Daerah yang juga terkenal akan makanan khasnya yaitu Kipo, dan tembok hijau yang terletak di jalan menuju pintu masuk Gapura Paduraksa milik Masjid Mataram. Begitu juga dengan adanya banyak pengusaha Batik dan Perak.
Sebelumnya saya sudah mengenal sesepuh Masjid perak.
Dulu di daerah Kotagede hanya ada satu masjid yaitu Masjid Mataram, kemudian seiring berjalannya waktu tidak cukup kapasitasnya. Lalu Kyai Amir  berpikir dan mengatakan "Bagaimana supaya ada perbaikan Masjid terutama bisa mencukupi keinginan dari masyarakat itu bisa didengarkan" maka dibuatlah satu Mimbar disana, dan Mimbar tersebut masih ada di Masjid Perak hingga saat ini.Â
Tetapi beliau (Kyai Amir) juga merasa kegiatan tentang keagamaan banyak tercampur dengan kegiatan budaya jawa Kraton dan kita harus memberikan tujuan bahwa Masjid itu hanya untuk ibadah saja begitu juga Muadzin (orang yang menyerukan adzan) nya adalah petugas kemudian turun lagi namun rasanya kurang pas. Ingin mengadakan pengajian saja kadang perizinannya susah sekali artinya perizinannya harus ke Solo karena Masjid Mataram merupakan milik Kraton Solo dan Jogja.
Lalu Kyai Amir mengadakan pengajian sendiri dan yang datang hanya dari masyarakat Kotagede dan sekitarnya saja, dan memang pengajiannya sudah menggunakan metode yang modern dengan makalah lalu diperbanyak tetapi tetap saja menggunakan dasar-dasar Hadist Sahih. Setelah itu Kyai Amir menemukan buku "Ad-Dzikra" yang mana beliau ingin memberikan kepada anak-anaknya yang menjadi guru-guru di SMP Muhammadiyah agar untuk dijadikan pegangan tentang agama Islam.

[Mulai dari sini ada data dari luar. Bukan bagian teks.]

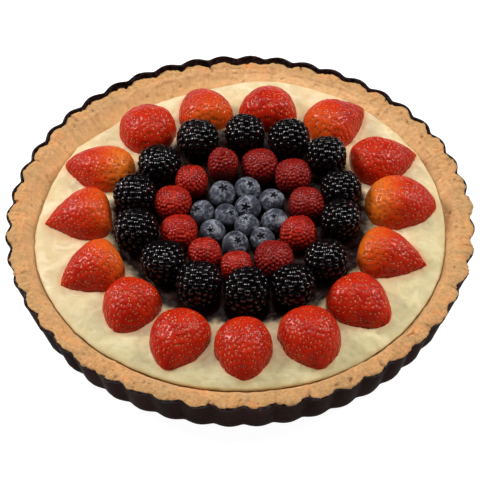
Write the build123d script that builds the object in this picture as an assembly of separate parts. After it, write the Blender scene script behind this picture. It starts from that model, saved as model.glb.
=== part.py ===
"""A fluted loose-bottom tart pan, 25 cm across, holding a baked pastry shell, custard and four rings of fruit.

Millimetres. +Z is up, and the origin is on the table under the middle of the pan.
"""

from build123d import *
import math
import os

# Pan: one fluted ring of coated steel sheet, with a lip turned in at the bottom, and a loose disc on that lip.
PAN_TOP_RADIUS = 125.0
PAN_BOTTOM_RADIUS = 117.5
PAN_HEIGHT = 25.0
SHEET = 0.8
FLUTES = 48
FLUTE_DEPTH_TOP = 2.4
FLUTE_DEPTH_BOTTOM = 1.6
CREASE_SHARE = 0.28
HEM_HEIGHT = 1.6
HEM_PROUD = 0.5
LIP_INNER_RADIUS = 108.0
BASE_RADIUS = 114.0
BASE_EDGE_ROUND = 0.3

# Pastry shell and its filling.
CRUST_CLEARANCE = 0.3
CRUST_FLOOR = 4.0
CRUST_FLOOR_RADIUS = 106.0
CRUST_TOP_INNER_RADIUS = 113.0
CUSTARD_EDGE_RADIUS = 109.3
CUSTARD_EDGE_DROP = 5.0
CUSTARD_TOP_DROP = 2.0
CUSTARD_FLAT_RADIUS = 99.0
MOUND_RADIUS = 25.0
MOUND_HEIGHT = 1.5
MOUND_EDGE = 3.0

# Levels that follow from the dimensions above.
BASE_BOTTOM_Z = SHEET
CRUST_BOTTOM_Z = BASE_BOTTOM_Z + SHEET
CRUST_FLOOR_Z = CRUST_BOTTOM_Z + CRUST_FLOOR
CUSTARD_EDGE_Z = PAN_HEIGHT - CUSTARD_EDGE_DROP
CUSTARD_TOP_Z = PAN_HEIGHT - CUSTARD_TOP_DROP
MOUND_TOP_Z = CUSTARD_TOP_Z + MOUND_HEIGHT

# Fruit: where each piece lies on the custard. A bearing is in degrees round from +X, and a distance is from the
# pan's axis to the middle of the piece. Berries lie closer or further apart, as a hand sets them.
# Halved strawberries, cut side down: bearing, distance, length, width, turn of the tip from straight outwards.
STRAWBERRIES = [
    (6, 86.5, 38, 32, -6),
    (28, 89.5, 37.5, 30, -12),
    (52, 89.5, 37, 31, -14),
    (78, 83.5, 32, 32, 2),
    (103, 84, 33, 30, 6),
    (127, 84, 32, 31, 6),
    (152, 85.5, 39, 29, 14),
    (177, 86, 36, 32, 10),
    (202, 84.8, 35, 31, 8),
    (226, 81.5, 32.5, 30, 12),
    (248.7, 86.5, 36, 30, -6),
    (270.5, 87, 36, 30, 0),
    (293, 88, 36, 31.5, -2),
    (316, 85.3, 35.6, 31, 6),
    (341.5, 84, 36.5, 31, 4),
]
# Brambles, whole black berries of many drupelets: bearing, distance, width, height.
BRAMBLES = [
    (14, 56, 21, 21),
    (38, 60, 21, 23),
    (61, 57, 22, 23),
    (86, 56, 21, 21),
    (113, 56, 22, 22),
    (141, 55, 22, 20),
    (167, 57, 22, 21),
    (193, 56, 23, 22),
    (220.5, 52.5, 23, 21),
    (246.5, 54.5, 23, 23),
    (273, 55.5, 23, 24),
    (297, 59, 22, 23),
    (322, 56.5, 22, 21),
    (351, 54, 21, 22),
]
# Whole raspberries, open end down: bearing, distance, width, height.
RASPBERRIES = [
    (8, 36, 18, 18),
    (41, 38.5, 19, 18),
    (71, 35, 19, 18),
    (104, 34, 16, 21),
    (138, 34, 17, 18),
    (168, 36, 19, 18),
    (200, 34, 19, 16),
    (237, 34, 17, 18),
    (267, 37, 16, 17),
    (298, 37, 20, 18),
    (334, 34, 19, 17),
]
# Blueberries: bearing, distance, diameter, tilt of the crown from upright, bearing that the crown leans to.
BLUEBERRIES = [
    (50, 7, 12.8, 41, 250),
    (180, 7, 12.4, 36, 328),
    (298, 8, 12.6, 10, 132),
    (30, 20, 12.8, 13, 330),
    (76, 19, 13.0, 18, 323),
    (120, 18, 13.4, 11, 308),
    (173, 20, 12.6, 37, 198),
    (217, 18, 12.4, 34, 249),
    (263, 20, 13.0, 24, 304),
    (305, 20.5, 12.2, 22, 249),
    (347, 19, 12.8, 15, 250),
]

# Half outlines of the fruit. A strawberry's runs from stalk end to tip, as shares of its length and width. A
# standing berry's runs from its flat end to its top, as shares of its width and height.
STRAWBERRY_OUTLINE = [
    (0.0, 0.0), (0.05, 0.26), (0.14, 0.42), (0.3, 0.5), (0.5, 0.46),
    (0.7, 0.345), (0.87, 0.2), (0.97, 0.08), (1.0, 0.0),
]  # fmt: skip
BRAMBLE_OUTLINE = [
    (0.3, 0.0), (0.42, 0.14), (0.5, 0.42), (0.46, 0.64),
    (0.34, 0.84), (0.18, 0.96), (0.06, 0.995), (0.0, 1.0),
]  # fmt: skip
RASPBERRY_OUTLINE = [
    (0.38, 0.0), (0.46, 0.14), (0.5, 0.36), (0.45, 0.6),
    (0.33, 0.82), (0.17, 0.955), (0.06, 0.995), (0.0, 1.0),
]  # fmt: skip
BLUEBERRY_OBLATE = 0.86
BLUEBERRY_SINK = 0.9
CROWN_RADIUS = 2.3
CROWN_DEPTH = 1.0


def polar(radius, degrees, z=0.0):
    """A point at that distance and bearing from the axis."""
    angle = math.radians(degrees)
    return Vector(radius * math.cos(angle), radius * math.sin(angle), z)


def fluted_face(crest_radius, depth, z):
    """A flat face whose edge is a ring of wide outward lobes, joined by narrow inward creases.

    Each lobe and each crease is one arc, and they are tangent where they meet.
    """
    half_pitch = 180.0 / FLUTES
    crease_half = CREASE_SHARE * half_pitch
    join_radius = crest_radius - depth * (1.0 - CREASE_SHARE)
    edges = []
    for k in range(FLUTES):
        crease = 2.0 * half_pitch * k
        lobe_start = polar(join_radius, crease + crease_half, z)
        lobe_end = polar(join_radius, crease + 2.0 * half_pitch - crease_half, z)
        next_start = polar(join_radius, crease + 2.0 * half_pitch + crease_half, z)
        crest = polar(crest_radius, crease + half_pitch, z)
        bottom = polar(crest_radius - depth, crease + 2.0 * half_pitch, z)
        edges.append(ThreePointArc(lobe_start, crest, lobe_end))
        edges.append(ThreePointArc(lobe_end, bottom, next_start))
    return make_face(edges)


def wall_radius(z):
    """Crest radius of the sheet's outer surface at a height."""
    top = PAN_TOP_RADIUS - HEM_PROUD
    return PAN_BOTTOM_RADIUS + (top - PAN_BOTTOM_RADIUS) * z / PAN_HEIGHT


def flute_depth(z):
    """Depth of the flutes at a height."""
    return FLUTE_DEPTH_BOTTOM + (FLUTE_DEPTH_TOP - FLUTE_DEPTH_BOTTOM) * z / PAN_HEIGHT


def fluted_solid(inset, z_low, z_high):
    """The solid inside the pan's outer surface, moved inwards by inset, between two heights."""
    faces = [fluted_face(wall_radius(z) - inset, flute_depth(z), z) for z in (z_low, z_high)]
    return loft(faces, ruled=True)


def fluted_ring():
    """Fluted wall with a hem round the rim and a flat lip turned in at the bottom."""
    body = fluted_solid(0.0, 0.0, PAN_HEIGHT)
    hem = fluted_face(PAN_TOP_RADIUS, FLUTE_DEPTH_TOP, PAN_HEIGHT - HEM_HEIGHT)
    body += extrude(hem, HEM_HEIGHT)
    body -= fluted_solid(SHEET, SHEET, PAN_HEIGHT + 1.0)
    return body - Cylinder(LIP_INNER_RADIUS, 4.0 * SHEET)


def loose_base():
    """Plain disc that rests on the lip."""
    disc = Cylinder(BASE_RADIUS, SHEET, align=(Align.CENTER, Align.CENTER, Align.MIN))
    disc = fillet(disc.edges(), BASE_EDGE_ROUND)
    return Pos(0, 0, BASE_BOTTOM_Z) * disc


def filling_outline(top_points):
    """Half section of what fills the shell: the floor, the sloping wall, then the points given."""
    points = [(0, CRUST_FLOOR_Z), (CRUST_FLOOR_RADIUS, CRUST_FLOOR_Z), (CUSTARD_EDGE_RADIUS, CUSTARD_EDGE_Z)]
    return Polyline(*points, *top_points)


def pastry_crust():
    """Shell with a fluted outside, which stays clear of the ring, and a round hollow."""
    body = fluted_solid(SHEET + CRUST_CLEARANCE, CRUST_BOTTOM_Z, PAN_HEIGHT)
    over = PAN_HEIGHT + 1.0
    slope = (CRUST_TOP_INNER_RADIUS - CUSTARD_EDGE_RADIUS) / CUSTARD_EDGE_DROP
    outline = filling_outline([(CRUST_TOP_INNER_RADIUS + slope, over), (0, over)])
    hollow = make_face(Plane.XZ * Polyline(*outline.vertices(), close=True))
    return body - revolve(hollow, Axis.Z)


def custard_filling(blueberries):
    """Custard with a flat top that rounds down to the crust, and a low mound with a dent for each blueberry."""
    wall = filling_outline([])
    shoulder = EllipticalCenterArc(
        (CUSTARD_FLAT_RADIUS, CUSTARD_EDGE_Z),
        CUSTARD_EDGE_RADIUS - CUSTARD_FLAT_RADIUS,
        CUSTARD_TOP_Z - CUSTARD_EDGE_Z,
        start_angle=0,
        arc_size=90,
    )
    top = Polyline(
        (CUSTARD_FLAT_RADIUS, CUSTARD_TOP_Z),
        (MOUND_RADIUS, CUSTARD_TOP_Z),
        (MOUND_RADIUS - MOUND_EDGE, MOUND_TOP_Z),
        (0, MOUND_TOP_Z),
        (0, CRUST_FLOOR_Z),
    )
    body = revolve(make_face(Plane.XZ * (wall + shoulder + top)), Axis.Z)
    for berry in blueberries:
        body -= berry
    return body


def on_custard(bearing, distance, turn=0.0):
    """Where a piece stands on the custard, with its own +X pointing outwards plus the turn."""
    return Pos(*polar(distance, bearing, CUSTARD_TOP_Z)) * Rot(0, 0, bearing + turn)


def placed_strawberry(bearing, distance, length, width, turn):
    """Half a strawberry on its cut face, with its stalk end towards the middle of the pan."""
    points = [(length * (x - 0.5), width * y) for x, y in STRAWBERRY_OUTLINE]
    side = Spline(*points)
    half = revolve(make_face(side + Line(points[-1], points[0])), Axis.X, 180)
    return on_custard(bearing, distance, turn) * half


def placed_berry(bearing, distance, width, height, outline_shares):
    """A whole bramble or raspberry that stands on its flat end."""
    points = [(width * x, height * y) for x, y in outline_shares]
    outline = Spline(*points) + Line(points[-1], (0, 0)) + Line((0, 0), points[0])
    return on_custard(bearing, distance) * revolve(make_face(Plane.XZ * outline), Axis.Z)


def blueberry(diameter):
    """A slightly flattened ball, centred on the origin, with a round crown sunk in its top."""
    half_height = BLUEBERRY_OBLATE * diameter / 2.0
    ball = scale(Sphere(diameter / 2.0), (1.0, 1.0, BLUEBERRY_OBLATE))
    crown = Pos(0, 0, half_height) * Cylinder(CROWN_RADIUS, 2.0 * CROWN_DEPTH)
    return ball - crown


def placed_blueberry(bearing, distance, diameter, tilt, lean):
    """A blueberry with its crown leaning to one side, sunk a little into the mound."""
    ball = Rot(0, 0, lean) * Rot(0, tilt, 0) * blueberry(diameter)
    spot = polar(distance, bearing, MOUND_TOP_Z - BLUEBERRY_SINK)
    return Pos(*spot) * Pos(0, 0, -ball.bounding_box().min.Z) * ball


def numbered(name, pieces):
    """Names pieces name_01, name_02 and so on."""
    return {f"{name}_{i:02d}": piece for i, piece in enumerate(pieces, 1)}


def all_parts():
    """Every sub-part by its node's name."""
    blueberries = [placed_blueberry(*row) for row in BLUEBERRIES]
    parts = {
        "fluted_ring": fluted_ring(),
        "loose_base": loose_base(),
        "pastry_crust": pastry_crust(),
        "custard_filling": custard_filling(blueberries),
    }
    parts |= numbered("strawberry", [placed_strawberry(*row) for row in STRAWBERRIES])
    parts |= numbered("bramble", [placed_berry(*row, BRAMBLE_OUTLINE) for row in BRAMBLES])
    parts |= numbered("raspberry", [placed_berry(*row, RASPBERRY_OUTLINE) for row in RASPBERRIES])
    parts |= numbered("blueberry", blueberries)
    return parts


os.makedirs("parts", exist_ok=True)
for node, shape in all_parts().items():
    export_step(shape, f"parts/{node}.step")
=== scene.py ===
"""The looks of a fluted loose-bottom tart pan with a fruit tart in it, built round its CAD frame.

Metres and radians inside Blender. Sizes marked MM are millimetres. A bearing is in degrees
from +X, seen from above.
"""

import math

import bmesh
import bpy
import numpy as np
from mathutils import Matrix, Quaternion, Vector, noise


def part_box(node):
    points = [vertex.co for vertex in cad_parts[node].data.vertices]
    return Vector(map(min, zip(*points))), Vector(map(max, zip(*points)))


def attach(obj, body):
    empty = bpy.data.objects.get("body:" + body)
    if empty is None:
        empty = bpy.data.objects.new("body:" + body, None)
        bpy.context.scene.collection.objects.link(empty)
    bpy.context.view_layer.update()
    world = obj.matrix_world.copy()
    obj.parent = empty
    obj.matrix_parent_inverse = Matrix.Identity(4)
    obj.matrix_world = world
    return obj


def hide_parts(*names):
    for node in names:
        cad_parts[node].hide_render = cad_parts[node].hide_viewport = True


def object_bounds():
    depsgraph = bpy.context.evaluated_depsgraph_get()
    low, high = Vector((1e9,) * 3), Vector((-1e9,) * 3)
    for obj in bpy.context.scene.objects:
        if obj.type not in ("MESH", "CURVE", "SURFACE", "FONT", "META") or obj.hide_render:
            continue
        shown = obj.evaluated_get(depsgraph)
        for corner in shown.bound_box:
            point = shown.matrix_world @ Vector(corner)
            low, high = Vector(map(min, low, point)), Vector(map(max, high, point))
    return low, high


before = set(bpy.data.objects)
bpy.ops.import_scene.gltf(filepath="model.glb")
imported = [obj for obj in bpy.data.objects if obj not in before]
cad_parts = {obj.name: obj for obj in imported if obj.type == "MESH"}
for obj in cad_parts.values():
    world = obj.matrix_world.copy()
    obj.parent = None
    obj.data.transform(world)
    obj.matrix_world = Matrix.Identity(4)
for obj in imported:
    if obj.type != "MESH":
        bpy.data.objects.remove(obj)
cad_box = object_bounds()

MM = 0.001
TAU = 2.0 * math.pi

# The pan's sheet, as the CAD has it.
FLUTES = 48
RIM_RADIUS = 124.5 * MM
FOOT_RADIUS = 117.5 * MM
RIM_Z = cad_box[0].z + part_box("fluted_ring")[1].z
FLUTE_DEPTH_TOP = 2.4 * MM
FLUTE_DEPTH_FOOT = 1.6 * MM
SHEET = 0.8 * MM
LIP_INNER_RADIUS = 108.0 * MM
CREASE_SHARPNESS = 0.035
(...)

Kemudian ada keinginan untuk membangun Masjid sendiri dan oleh para pengikutnya di setujui, dan demikian oleh orang-orang Muhammadiyah sekitarnya dari pengusaha perak dan batik juga sangat mendukung di tahun 1930an atau lebih. Setelah itu mendapat gambaran tempat yaitu ada di Giwangan, Prenggan, dan satu lagi (maaf dalam record percakapan saya dengan beliau tidak begitu jelas, jadi mohon maaf belum bisa saya cantumkan) lalu keputusan akhir memilih di tengah saja yaitu Prenggan antara ketiga opsi tempat tadi.Â
Padahal di Prenggan masih ada seperti kebun yang masih milik orang lain lalu di belilah tanah itu oleh Pesertanya (wakaf) yang kemudian diserahkan kepada Pimpinan Muhammadiyah Cabang Kotagede atas nama anaknya. atas nama anaknya Ja'far Amir. Setelah jadi milik Muhammadiyah mulailah dibuat Masjid yang kurang lebih 3 tahunan dari tahun 1936 hingga 1939 dengan bantuan dari sana sini.